Em vista dessa controvérsia, vem muito a propósito reproduzir aqui as observações do eminente constitucionalista José Afonso da Silva, em seu clássico “Comentário Contextual à Constituição”: “O parecer prévio que o Prefeito tem que prestar anualmente à Câmara Municipal, emitido pelo órgão de contas competente,não tem apenas o valor de uma opinião que pode ser aceita ou não. Não é, pois, um parecer no sentido técnico de opinião abalizada, mas não-impositiva. Ao contrário, ele vale e tem a eficácia de uma decisão impositiva. Sua eficácia pode, porém, ser desfeita  se dois terços dos membros da Câmara Municipal votarem contra ele. Só assim ele não prevalecerá.”

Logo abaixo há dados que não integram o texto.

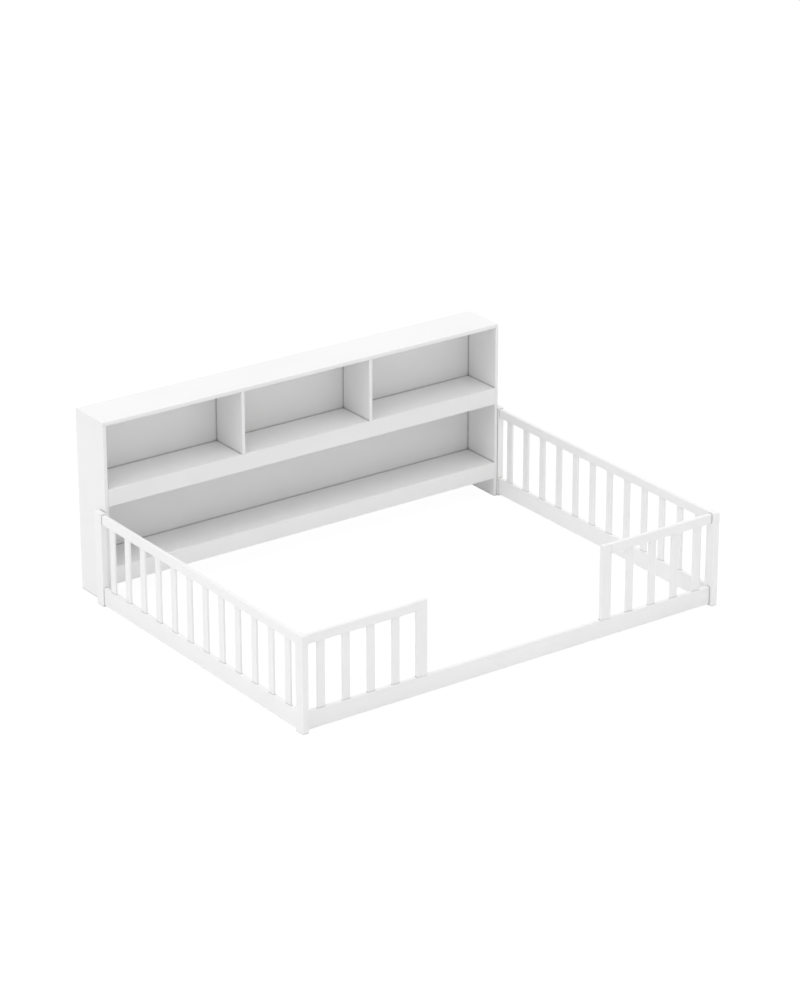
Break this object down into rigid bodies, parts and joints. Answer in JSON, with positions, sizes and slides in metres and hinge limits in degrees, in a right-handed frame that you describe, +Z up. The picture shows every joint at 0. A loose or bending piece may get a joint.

O que se verifica é que a Constituição deu tratamento diferenciado ao controle das contas municipais, dando papel relevante ao Tribunal de Contas mas, ao mesmo tempo, outorgando às Câmaras Municipais o poder de sustar os efeitos de sua conclusão, em caso de parecer negativo. Em relação às manifestações de grande insatisfação quanto a esta possibilidade, o que se pode dizer é que se trata de preceito constitucional, superior, portanto, às disposições da legislação complementar ou ordinária. É um tema que merece reflexão e eventual proposta de emenda constitucional, em defesa do interesse público. Mas a par disso é importante e oportuno assinalar que a possibilidade de sustação dos efeitos sobre a elegibilidade do Prefeito não diminui a importância dos Tribunais de Contas e nem elimina totalmente sua influência. Na realidade, além da questão da elegibilidade do Prefeito existem outros aspectos jurídicos de grande relevância. Com efeito, se o parecer do Tribunal de Contas, além de concluir propondo a rejeição das contas por haver irregularidades, apontar fatos e práticas que configurem crime contra a Administração Pública ou o patrimônio público o Ministério Público poderá tomar por base esses elementos e promover a responsabilidade penal do Prefeito ou de outro eventual responsável pela ilegalidade. Assim, pois, tem sempre grande relevância o controle pelo Tribunal de Contas.